Following her 911 call on March 15, Roberts, 68, allegedly told cops Locker suffers from vertigo and “fell on the ground eight days ago and couldn’t get up” inside their apartment in the Beekman Town House high-rise at East 63rd Street and Third Avenue.
“I tried to get him up but he told me no, that he will do it,” Roberts said, according to court papers.
Roberts also allegedly claimed she fears Locker “because he’s verbally aggressive with me,” adding, “He wasn’t as hostile today, so I decided to call 911.”
Roberts was charged with first-degree endangering the welfare of an incompetent or disabled person, which carries up to seven years prison.
During Roberts’ March 16 arraignment, Judge David Frey granted a defense request to release her without bail, but slapped her with a “stay away” order of protection.
A source at their apartment building described Roberts and Locker as “a strange couple” who “never came out during the day.”

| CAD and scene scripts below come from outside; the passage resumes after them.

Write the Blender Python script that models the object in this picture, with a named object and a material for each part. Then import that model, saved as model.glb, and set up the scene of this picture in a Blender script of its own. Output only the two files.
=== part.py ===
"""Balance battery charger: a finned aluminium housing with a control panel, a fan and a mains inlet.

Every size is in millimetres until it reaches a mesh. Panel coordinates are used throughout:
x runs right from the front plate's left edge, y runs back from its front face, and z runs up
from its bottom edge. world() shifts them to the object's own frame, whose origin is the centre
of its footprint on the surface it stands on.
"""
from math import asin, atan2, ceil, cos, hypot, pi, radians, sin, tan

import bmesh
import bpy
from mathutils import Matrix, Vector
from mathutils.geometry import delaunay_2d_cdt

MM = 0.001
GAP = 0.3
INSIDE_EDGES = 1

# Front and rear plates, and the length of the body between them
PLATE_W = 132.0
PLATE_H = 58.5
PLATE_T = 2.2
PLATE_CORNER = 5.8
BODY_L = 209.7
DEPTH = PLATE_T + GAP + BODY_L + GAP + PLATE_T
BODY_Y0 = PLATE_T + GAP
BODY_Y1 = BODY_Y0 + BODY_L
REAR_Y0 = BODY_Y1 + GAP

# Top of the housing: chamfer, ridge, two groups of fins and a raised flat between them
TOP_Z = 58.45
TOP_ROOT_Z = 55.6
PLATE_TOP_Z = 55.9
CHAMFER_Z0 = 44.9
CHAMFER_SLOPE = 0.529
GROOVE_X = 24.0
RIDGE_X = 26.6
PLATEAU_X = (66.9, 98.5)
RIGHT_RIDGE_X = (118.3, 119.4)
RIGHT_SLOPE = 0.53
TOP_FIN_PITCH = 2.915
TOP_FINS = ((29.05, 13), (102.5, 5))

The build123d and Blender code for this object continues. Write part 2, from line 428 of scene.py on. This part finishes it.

According to the Douglas Elliman Web site, Roberts has brokered the sales of three dozen apartments, including a $3.2 million deal on the Upper West Side, but a company source said she hadn’t been working lately.
She has also worked as a marketer for Louis Roederer champagne and Evian, in addition to co-authoring two cookbooks and doing stints at Women’s Wear Daily and W, the Web site says.
She didn’t return messages, but her lawyer, Roger Stavis, said, “We are looking forward to fighting these baseless charges.”